Марта схватила руки Михайлова и крепко–крепко сжала их. Она хотела говорить, но слезы заглушали голос ее. Рыдая, подвела она его в креслу, в котором сидел муж ее, нарядившийся в праздничное платье.
Гаарден почтительно снял свой колпак и привстал.
— Брат Петр! — сказал он русскому плотнику дрожащим от внутреннего волнения голосом. — Я был крайне виноват перед тобою и считаю приключившееся со мною несчастие заслуженным наказанием. Твое великодушие заставляет меня искренно раскаиваться в том, что я мог сердиться на тебя, благороднейшего из людей!.. Простишь ли ты мне?
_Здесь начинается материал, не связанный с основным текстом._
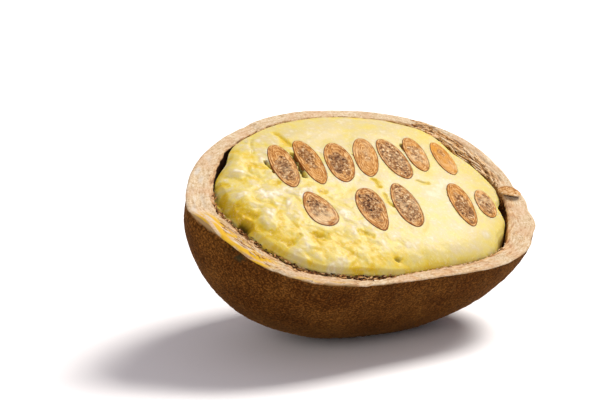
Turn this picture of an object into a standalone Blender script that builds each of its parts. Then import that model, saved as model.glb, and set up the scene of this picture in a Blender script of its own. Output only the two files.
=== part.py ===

— Полно, Гаарден, — возразил Михайлов, — мы давно уже помирились с тобою,
— Нет, Петр, нет! Теперь, в этот торжественный час, когда я почти восстал из гроба, я должен признаться, что, несмотря на наше примирение, я сохранил в глубине сердца злую память о том, что казалось мне смертельной обидой. Я хочу покаяться и просил уже нашего почтенного пастора, чтобы он причастил меня, недостойного, Святых Тайн. Возвратившись к жизни, я хочу вступить в нее очищенным от старых прегрешений. Итак, прошу тебя, любезный товарищ, прости мне!
И в знак совершенного примирения он протянул Михайлову правую руку.
— Гаарден! — сказал русский плотник, пожав руку голландца. — Намерение твое честно, благородно! Но позволь мне напомнить тебе, что другое примирение гораздо важнее нашего. Господу, во имя которого ты хочешь причаститься Святых Тайн, ты должен принесть другую жертву твоего упорства.
Гаарден насупил брови.
— Гаарден! — продолжал Михайлов. — Неужели я должен напоминать тебе о твоем старшем сыне?
— Товарищ! — печально возразил старый голландец. — Не нарушай моего душевного спокойствия воспоминанием о сыне, от которого я отрекся! Подумал ли он обо мне, когда я лежал на смертном одре?
— Конечно! — с живостью вскричал Михайлов. — Бедный молодой человек не отходил от твоей постели до самой той минуты, когда ты, упорно покачав головой, отвечал, что не хочешь видеть его.
— Товарищ, — возразил больной, — я прошу у тебя прощения, потому что виноват пред тобою; между тем как Вильгельм предо мною.
— Но он готов просить прощения.
— Этого мало! Он должен повиноваться, — упрямо отвечал старик.
— Послушай, — сказал Михайлов. — Ты имеешь полное право требовать беспрекословного повиновения от своего сына, но ты не должен употреблять во зло этого права. Зачем ты требуешь, чтобы он вступил в звание, к которому он не чувствует ни малейшей склонности? Ты жертвуешь счастием своего детища упрямству. Твой сын добрый, умный юноша, он ведет себя прекрасно. Хозяин, у которого он служил, чрезвычайно доволен им.
— Я плотник, — возразил упрямый голландец, — и доволен своим ремеслом, следовательно, и сын мой может довольствоваться им. Морская служба сопряжена с великими опасностями.